(Rows from a 3D modeling dataset)

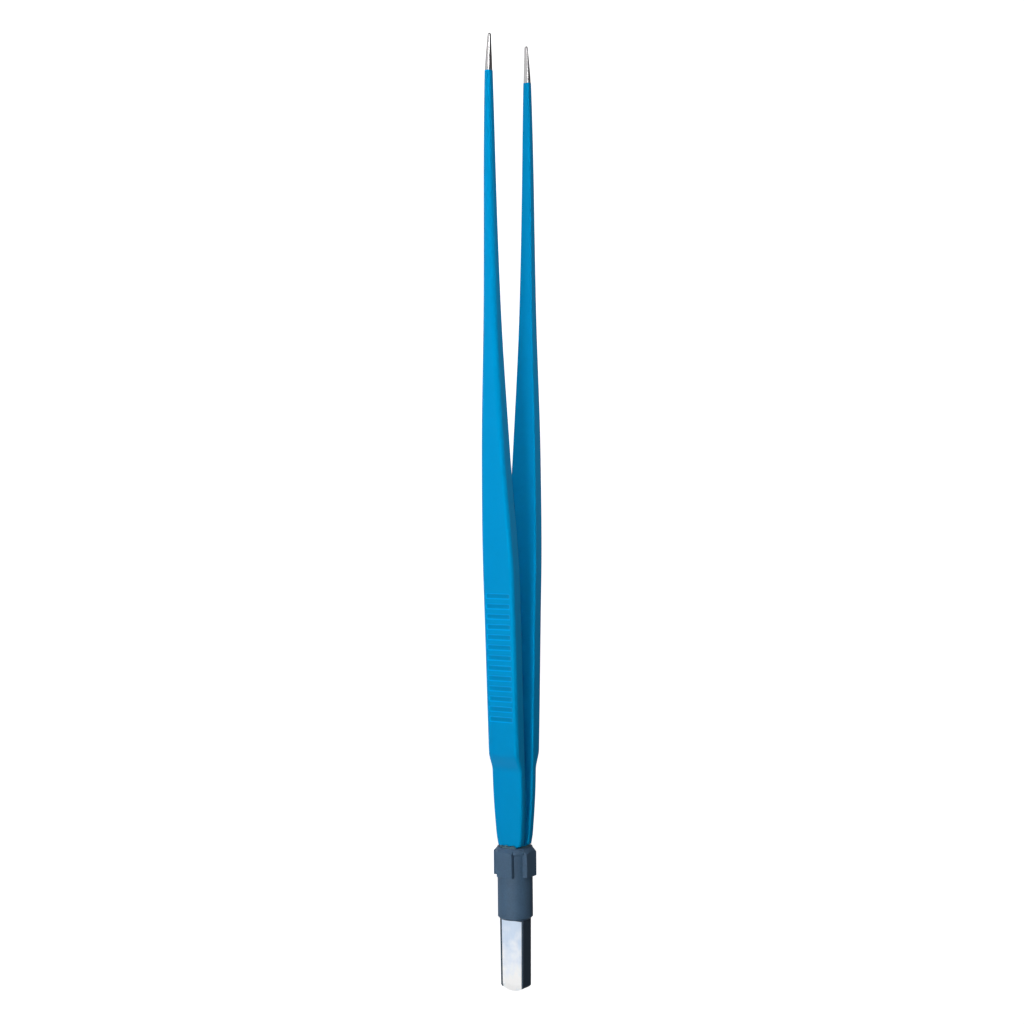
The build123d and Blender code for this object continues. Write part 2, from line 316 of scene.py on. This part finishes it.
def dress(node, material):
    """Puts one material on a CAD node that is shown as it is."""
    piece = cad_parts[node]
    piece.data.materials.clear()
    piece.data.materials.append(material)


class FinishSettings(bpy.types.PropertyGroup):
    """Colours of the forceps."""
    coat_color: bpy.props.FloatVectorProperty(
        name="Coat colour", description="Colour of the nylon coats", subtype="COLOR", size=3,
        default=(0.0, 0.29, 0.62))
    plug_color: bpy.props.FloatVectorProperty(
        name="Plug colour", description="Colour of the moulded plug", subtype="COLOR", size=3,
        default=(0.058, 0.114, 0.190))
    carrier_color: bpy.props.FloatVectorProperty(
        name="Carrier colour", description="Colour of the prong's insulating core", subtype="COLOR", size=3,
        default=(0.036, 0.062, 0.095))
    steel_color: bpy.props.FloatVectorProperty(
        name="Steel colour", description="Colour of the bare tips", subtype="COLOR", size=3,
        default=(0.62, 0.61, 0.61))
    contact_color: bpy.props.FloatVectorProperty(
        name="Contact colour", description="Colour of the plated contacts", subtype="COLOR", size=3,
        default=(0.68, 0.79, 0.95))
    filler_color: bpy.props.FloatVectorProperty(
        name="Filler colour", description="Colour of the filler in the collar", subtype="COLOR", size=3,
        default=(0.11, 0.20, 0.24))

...

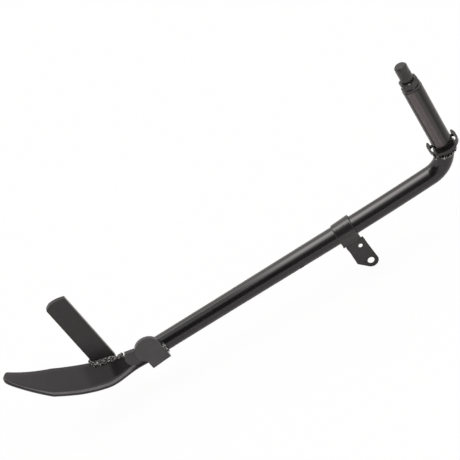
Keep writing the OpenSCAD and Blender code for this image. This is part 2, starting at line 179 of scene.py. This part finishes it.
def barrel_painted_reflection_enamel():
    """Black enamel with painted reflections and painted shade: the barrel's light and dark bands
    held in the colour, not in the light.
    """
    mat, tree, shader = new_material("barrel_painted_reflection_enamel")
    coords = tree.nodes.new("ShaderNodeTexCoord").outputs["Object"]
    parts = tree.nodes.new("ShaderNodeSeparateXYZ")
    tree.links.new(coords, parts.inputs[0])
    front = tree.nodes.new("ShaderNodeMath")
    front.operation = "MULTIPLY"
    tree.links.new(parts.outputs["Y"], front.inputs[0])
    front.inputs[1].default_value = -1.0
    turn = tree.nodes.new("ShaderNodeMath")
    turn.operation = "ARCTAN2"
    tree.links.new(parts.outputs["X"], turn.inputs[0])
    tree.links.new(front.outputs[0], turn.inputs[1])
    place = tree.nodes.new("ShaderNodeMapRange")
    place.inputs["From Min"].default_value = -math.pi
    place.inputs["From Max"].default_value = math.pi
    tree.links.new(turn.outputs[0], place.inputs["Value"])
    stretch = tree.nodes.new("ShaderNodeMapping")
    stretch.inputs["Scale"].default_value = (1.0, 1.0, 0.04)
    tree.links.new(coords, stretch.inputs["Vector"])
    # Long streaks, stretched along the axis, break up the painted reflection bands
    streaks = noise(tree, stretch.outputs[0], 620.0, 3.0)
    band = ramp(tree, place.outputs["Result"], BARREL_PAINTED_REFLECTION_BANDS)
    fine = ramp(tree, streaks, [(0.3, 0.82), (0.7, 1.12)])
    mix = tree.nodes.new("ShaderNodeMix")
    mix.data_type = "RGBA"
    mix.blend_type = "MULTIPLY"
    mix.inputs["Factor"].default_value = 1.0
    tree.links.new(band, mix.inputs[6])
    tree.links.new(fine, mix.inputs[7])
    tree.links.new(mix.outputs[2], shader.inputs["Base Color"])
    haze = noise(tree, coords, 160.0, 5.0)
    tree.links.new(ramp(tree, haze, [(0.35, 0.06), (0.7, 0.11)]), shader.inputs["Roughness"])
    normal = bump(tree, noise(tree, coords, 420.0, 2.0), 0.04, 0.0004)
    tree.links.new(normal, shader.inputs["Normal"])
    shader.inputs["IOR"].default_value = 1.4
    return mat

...

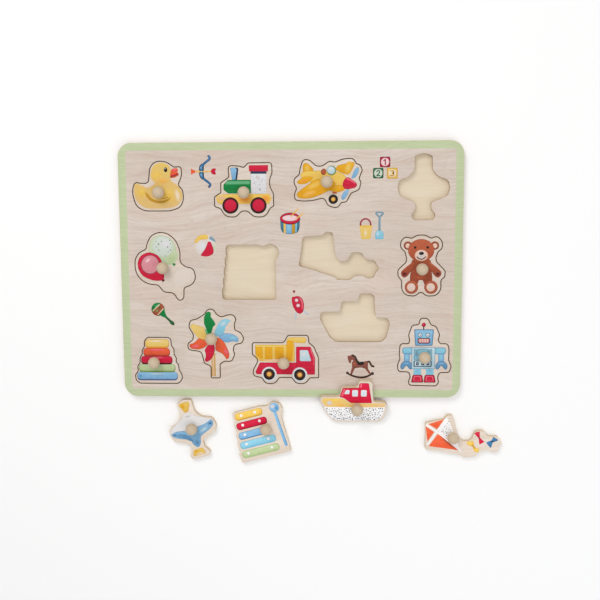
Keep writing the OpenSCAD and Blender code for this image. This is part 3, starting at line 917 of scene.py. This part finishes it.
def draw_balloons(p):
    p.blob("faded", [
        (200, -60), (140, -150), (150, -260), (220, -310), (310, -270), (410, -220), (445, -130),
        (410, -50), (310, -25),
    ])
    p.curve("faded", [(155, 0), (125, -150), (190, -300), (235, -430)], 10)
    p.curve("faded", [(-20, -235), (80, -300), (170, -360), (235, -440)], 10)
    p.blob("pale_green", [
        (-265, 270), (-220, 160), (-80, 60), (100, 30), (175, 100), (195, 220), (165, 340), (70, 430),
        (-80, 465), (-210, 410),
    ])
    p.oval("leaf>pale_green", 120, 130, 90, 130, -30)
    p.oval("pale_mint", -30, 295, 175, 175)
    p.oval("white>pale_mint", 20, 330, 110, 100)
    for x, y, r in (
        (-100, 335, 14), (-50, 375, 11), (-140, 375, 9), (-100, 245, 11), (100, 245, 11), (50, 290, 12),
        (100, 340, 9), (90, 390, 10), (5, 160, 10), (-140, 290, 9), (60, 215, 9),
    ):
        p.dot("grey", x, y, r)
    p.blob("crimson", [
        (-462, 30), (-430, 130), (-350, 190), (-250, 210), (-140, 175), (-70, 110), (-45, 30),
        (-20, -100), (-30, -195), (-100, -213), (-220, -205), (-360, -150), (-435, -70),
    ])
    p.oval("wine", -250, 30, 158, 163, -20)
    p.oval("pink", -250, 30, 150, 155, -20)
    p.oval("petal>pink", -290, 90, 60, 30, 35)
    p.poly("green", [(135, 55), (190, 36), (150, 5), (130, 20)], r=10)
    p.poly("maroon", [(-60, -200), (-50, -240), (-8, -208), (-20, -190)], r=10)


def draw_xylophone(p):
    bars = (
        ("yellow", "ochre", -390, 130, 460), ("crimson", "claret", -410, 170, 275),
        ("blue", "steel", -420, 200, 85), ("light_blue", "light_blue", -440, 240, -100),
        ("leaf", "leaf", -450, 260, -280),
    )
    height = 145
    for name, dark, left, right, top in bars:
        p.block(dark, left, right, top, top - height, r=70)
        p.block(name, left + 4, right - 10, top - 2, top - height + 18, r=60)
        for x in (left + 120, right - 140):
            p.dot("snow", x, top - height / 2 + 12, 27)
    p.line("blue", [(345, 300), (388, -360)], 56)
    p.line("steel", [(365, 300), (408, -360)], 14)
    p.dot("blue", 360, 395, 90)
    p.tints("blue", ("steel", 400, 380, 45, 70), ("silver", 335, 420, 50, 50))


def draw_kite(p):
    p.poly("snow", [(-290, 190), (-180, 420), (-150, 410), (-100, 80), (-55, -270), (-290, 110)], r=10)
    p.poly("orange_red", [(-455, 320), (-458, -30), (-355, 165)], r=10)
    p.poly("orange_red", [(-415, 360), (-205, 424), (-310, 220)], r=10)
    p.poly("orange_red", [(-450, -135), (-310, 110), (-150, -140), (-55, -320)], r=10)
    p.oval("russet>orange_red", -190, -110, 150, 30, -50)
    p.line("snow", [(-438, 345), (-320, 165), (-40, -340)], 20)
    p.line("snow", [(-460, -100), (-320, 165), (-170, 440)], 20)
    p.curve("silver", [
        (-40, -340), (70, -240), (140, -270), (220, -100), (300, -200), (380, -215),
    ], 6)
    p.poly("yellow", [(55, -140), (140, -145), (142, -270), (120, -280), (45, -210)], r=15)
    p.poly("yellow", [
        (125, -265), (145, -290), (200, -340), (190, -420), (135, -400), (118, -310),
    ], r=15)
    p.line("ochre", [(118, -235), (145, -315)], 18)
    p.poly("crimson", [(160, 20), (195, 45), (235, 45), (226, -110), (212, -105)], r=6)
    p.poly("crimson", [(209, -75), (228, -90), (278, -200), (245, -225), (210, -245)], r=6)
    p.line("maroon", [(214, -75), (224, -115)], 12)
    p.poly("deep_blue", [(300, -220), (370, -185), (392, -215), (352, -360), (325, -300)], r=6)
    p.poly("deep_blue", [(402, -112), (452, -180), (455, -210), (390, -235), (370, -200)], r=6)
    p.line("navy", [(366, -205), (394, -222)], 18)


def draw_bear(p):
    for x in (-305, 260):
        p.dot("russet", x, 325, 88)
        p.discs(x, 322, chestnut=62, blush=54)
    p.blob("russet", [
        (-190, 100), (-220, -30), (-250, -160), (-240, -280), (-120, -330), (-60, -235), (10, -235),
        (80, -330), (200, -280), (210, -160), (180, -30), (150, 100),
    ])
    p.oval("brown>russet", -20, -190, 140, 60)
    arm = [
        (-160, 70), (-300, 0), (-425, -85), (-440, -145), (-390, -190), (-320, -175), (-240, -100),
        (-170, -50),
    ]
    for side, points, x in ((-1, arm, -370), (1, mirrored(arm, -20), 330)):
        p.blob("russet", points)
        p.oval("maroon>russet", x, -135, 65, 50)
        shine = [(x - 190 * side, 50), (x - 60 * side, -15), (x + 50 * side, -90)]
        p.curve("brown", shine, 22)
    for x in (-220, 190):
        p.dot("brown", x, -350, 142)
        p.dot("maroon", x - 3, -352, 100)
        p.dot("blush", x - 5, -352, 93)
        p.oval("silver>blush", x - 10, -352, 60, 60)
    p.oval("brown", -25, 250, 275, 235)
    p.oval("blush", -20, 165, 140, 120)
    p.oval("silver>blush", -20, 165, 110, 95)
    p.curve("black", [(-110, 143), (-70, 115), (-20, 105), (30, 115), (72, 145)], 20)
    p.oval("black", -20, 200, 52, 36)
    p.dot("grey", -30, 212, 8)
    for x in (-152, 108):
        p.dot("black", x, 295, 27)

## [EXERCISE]
Starting at the line that contains "piece = cad_parts[node]" and ending at the line that contains "default=(0.11, 0.20, 0.24))", retype each line exactly; omit everything outside that range.

## [EXERCISE RESPONSE]
    piece = cad_parts[node]
    piece.data.materials.clear()
    piece.data.materials.append(material)


class FinishSettings(bpy.types.PropertyGroup):
    """Colours of the forceps."""
    coat_color: bpy.props.FloatVectorProperty(
        name="Coat colour", description="Colour of the nylon coats", subtype="COLOR", size=3,
        default=(0.0, 0.29, 0.62))
    plug_color: bpy.props.FloatVectorProperty(
        name="Plug colour", description="Colour of the moulded plug", subtype="COLOR", size=3,
        default=(0.058, 0.114, 0.190))
    carrier_color: bpy.props.FloatVectorProperty(
        name="Carrier colour", description="Colour of the prong's insulating core", subtype="COLOR", size=3,
        default=(0.036, 0.062, 0.095))
    steel_color: bpy.props.FloatVectorProperty(
        name="Steel colour", description="Colour of the bare tips", subtype="COLOR", size=3,
        default=(0.62, 0.61, 0.61))
    contact_color: bpy.props.FloatVectorProperty(
        name="Contact colour", description="Colour of the plated contacts", subtype="COLOR", size=3,
        default=(0.68, 0.79, 0.95))
    filler_color: bpy.props.FloatVectorProperty(
        name="Filler colour", description="Colour of the filler in the collar", subtype="COLOR", size=3,
        default=(0.11, 0.20, 0.24))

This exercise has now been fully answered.